GOAL OF THE EXERCISE => All of the material below is to be returned exactly.

DATA LISTING =>
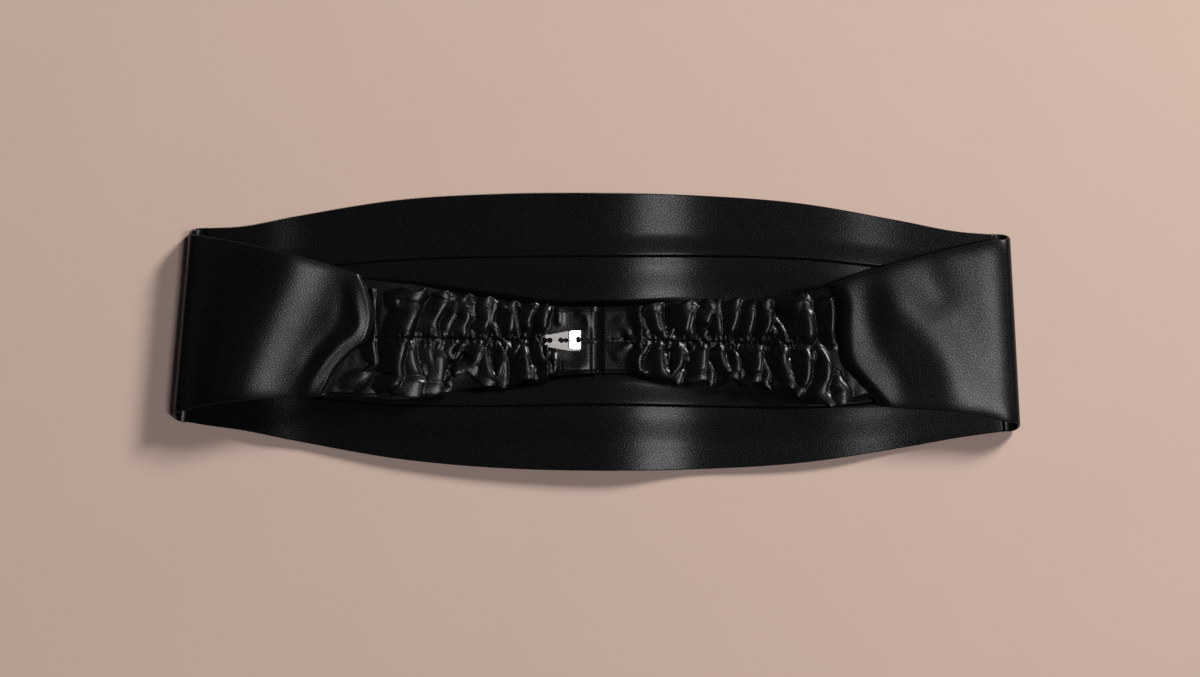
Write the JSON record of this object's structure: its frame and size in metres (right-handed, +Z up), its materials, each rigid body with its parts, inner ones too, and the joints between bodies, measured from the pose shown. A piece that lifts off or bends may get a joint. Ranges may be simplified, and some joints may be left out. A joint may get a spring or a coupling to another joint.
{
  "type": "cummerbund",
  "caption": "Black satin cummerbund fastened into a loop and laid flat, with a pleated front, folded side wings, a gathered back strap and a metal hook clip.",
  "frame": {"origin": "middle of the loop's outline on the surface that it lies on", "axes": "+X along the loop, +Y to the edge that is worn upwards, +Z up from the surface"},
  "size_m": [0.4126, 0.1345, 0.0169],
  "materials": {
    "satin": "black satin with a faint tone-on-tone ring figure and a soft sheen",
    "nickel": "nickel-plated pressed sheet, lightly polished, brighter on the folded lip"
  },
  "bodies": {
    "root": {"front_backing": "satin", "pleat_upper": "satin", "pleat_middle": "satin", "pleat_lower": "satin", "wing_left": "satin", "wing_right": "satin", "gathers_left": "satin", "gathers_right": "satin", "strap_end_left": "satin", "strap_end_right": "satin", "hook_clip": "nickel"}
  },
  "joints": []
}
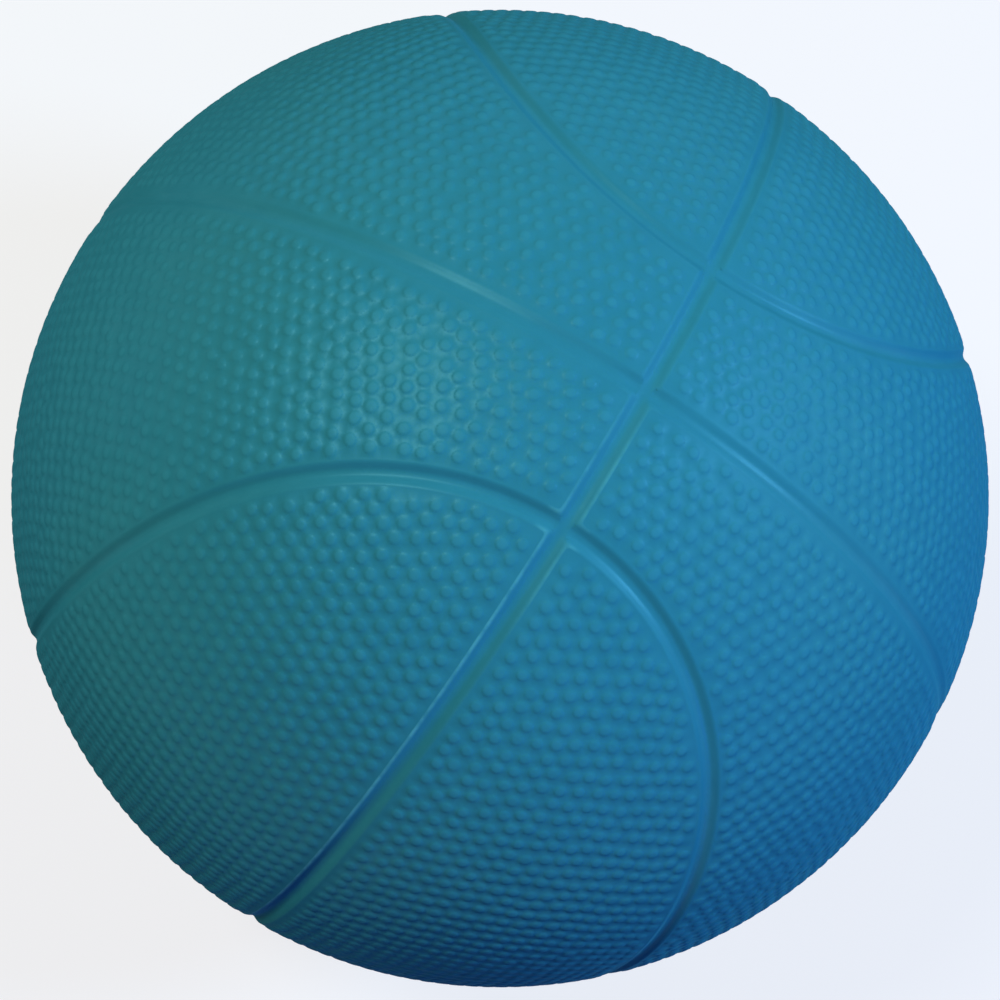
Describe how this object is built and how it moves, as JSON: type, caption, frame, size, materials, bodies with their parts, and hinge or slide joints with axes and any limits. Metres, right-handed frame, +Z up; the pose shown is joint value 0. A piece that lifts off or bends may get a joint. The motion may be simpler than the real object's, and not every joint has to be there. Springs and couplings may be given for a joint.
{
  "type": "dodgeball",
  "caption": "Moulded rubber play ball with a pebbled cover in panels, recessed channels, thread winding, bladder and a needle valve with a core that pulls out.",
  "frame": {"origin": "centre of the ball", "axes": "+Z up through a crossing of the main ring and cross ring channels; +Y out of the valve; +X is the axis of the main ring, so the main ring lies in the plane x = 0 and the cross ring in the plane y = 0"},
  "size_m": [0.216, 0.216, 0.216],
  "materials": {
    "cover": "pebbled moulded rubber, satin",
    "channel": "smooth moulded rubber, satin",
    "carcass": "plain calendered rubber",
    "thread": "nylon thread wound in rubber cement",
    "bladder": "butyl rubber",
    "valve_housing": "smooth moulded rubber",
    "valve_core": "soft moulded rubber"
  },
  "bodies": {
    "ball": {"waist_panel_valve_right": "cover", "waist_panel_valve_left": "cover", "waist_panel_far_right": "cover", "waist_panel_far_left": "cover", "end_panel_valve_right": "cover", "end_panel_valve_left": "cover", "end_panel_far_right": "cover", "end_panel_far_left": "cover", "ring_channel_strip": "channel", "cross_channel_strip_right": "channel", "cross_channel_strip_left": "channel", "loop_channel_strip_valve_right": "channel", "loop_channel_strip_valve_left": "channel", "loop_channel_strip_far_right": "channel", "loop_channel_strip_far_left": "channel", "carcass": "carcass", "thread_winding": "thread", "bladder": "bladder", "valve_patch": "bladder", "valve_housing": "valve_housing"},
    "valve_core": {"valve_core": "valve_core"}
  },
  "joints": [
    {"name": "valve_core_pull", "type": "slide", "parent": "ball", "child": "valve_core", "axis": [0, 1, 0], "range_m": [0, 0.018]}
  ]
}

SOLUTION =>
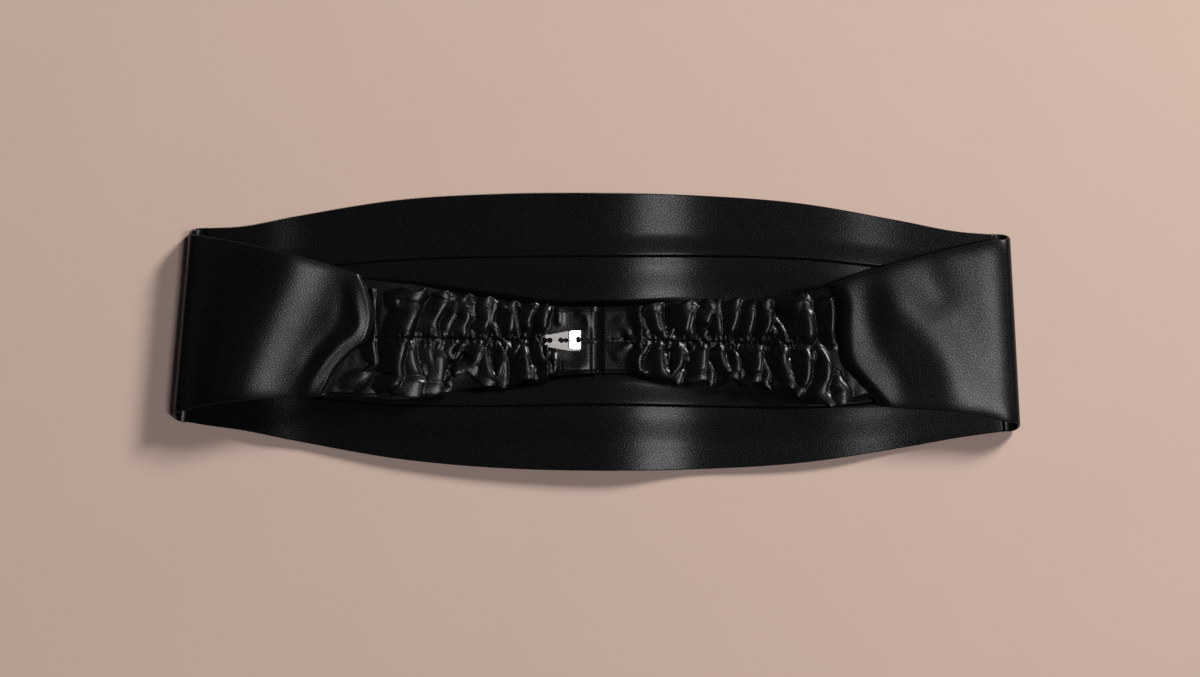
Write the JSON record of this object's structure: its frame and size in metres (right-handed, +Z up), its materials, each rigid body with its parts, inner ones too, and the joints between bodies, measured from the pose shown. A piece that lifts off or bends may get a joint. Ranges may be simplified, and some joints may be left out. A joint may get a spring or a coupling to another joint.
{
  "type": "cummerbund",
  "caption": "Black satin cummerbund fastened into a loop and laid flat, with a pleated front, folded side wings, a gathered back strap and a metal hook clip.",
  "frame": {"origin": "middle of the loop's outline on the surface that it lies on", "axes": "+X along the loop, +Y to the edge that is worn upwards, +Z up from the surface"},
  "size_m": [0.4126, 0.1345, 0.0169],
  "materials": {
    "satin": "black satin with a faint tone-on-tone ring figure and a soft sheen",
    "nickel": "nickel-plated pressed sheet, lightly polished, brighter on the folded lip"
  },
  "bodies": {
    "root": {"front_backing": "satin", "pleat_upper": "satin", "pleat_middle": "satin", "pleat_lower": "satin", "wing_left": "satin", "wing_right": "satin", "gathers_left": "satin", "gathers_right": "satin", "strap_end_left": "satin", "strap_end_right": "satin", "hook_clip": "nickel"}
  },
  "joints": []
}
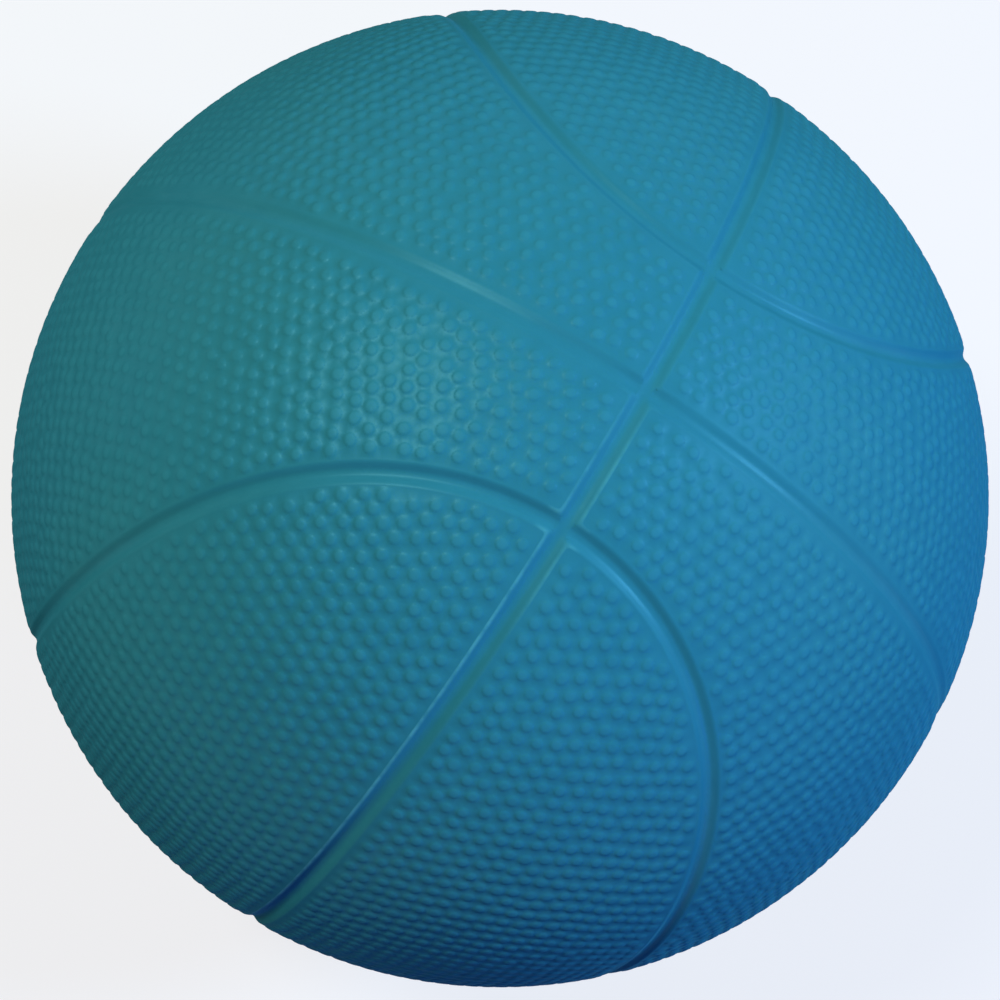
Describe how this object is built and how it moves, as JSON: type, caption, frame, size, materials, bodies with their parts, and hinge or slide joints with axes and any limits. Metres, right-handed frame, +Z up; the pose shown is joint value 0. A piece that lifts off or bends may get a joint. The motion may be simpler than the real object's, and not every joint has to be there. Springs and couplings may be given for a joint.
{
  "type": "dodgeball",
  "caption": "Moulded rubber play ball with a pebbled cover in panels, recessed channels, thread winding, bladder and a needle valve with a core that pulls out.",
  "frame": {"origin": "centre of the ball", "axes": "+Z up through a crossing of the main ring and cross ring channels; +Y out of the valve; +X is the axis of the main ring, so the main ring lies in the plane x = 0 and the cross ring in the plane y = 0"},
  "size_m": [0.216, 0.216, 0.216],
  "materials": {
    "cover": "pebbled moulded rubber, satin",
    "channel": "smooth moulded rubber, satin",
    "carcass": "plain calendered rubber",
    "thread": "nylon thread wound in rubber cement",
    "bladder": "butyl rubber",
    "valve_housing": "smooth moulded rubber",
    "valve_core": "soft moulded rubber"
  },
  "bodies": {
    "ball": {"waist_panel_valve_right": "cover", "waist_panel_valve_left": "cover", "waist_panel_far_right": "cover", "waist_panel_far_left": "cover", "end_panel_valve_right": "cover", "end_panel_valve_left": "cover", "end_panel_far_right": "cover", "end_panel_far_left": "cover", "ring_channel_strip": "channel", "cross_channel_strip_right": "channel", "cross_channel_strip_left": "channel", "loop_channel_strip_valve_right": "channel", "loop_channel_strip_valve_left": "channel", "loop_channel_strip_far_right": "channel", "loop_channel_strip_far_left": "channel", "carcass": "carcass", "thread_winding": "thread", "bladder": "bladder", "valve_patch": "bladder", "valve_housing": "valve_housing"},
    "valve_core": {"valve_core": "valve_core"}
  },
  "joints": [
    {"name": "valve_core_pull", "type": "slide", "parent": "ball", "child": "valve_core", "axis": [0, 1, 0], "range_m": [0, 0.018]}
  ]
}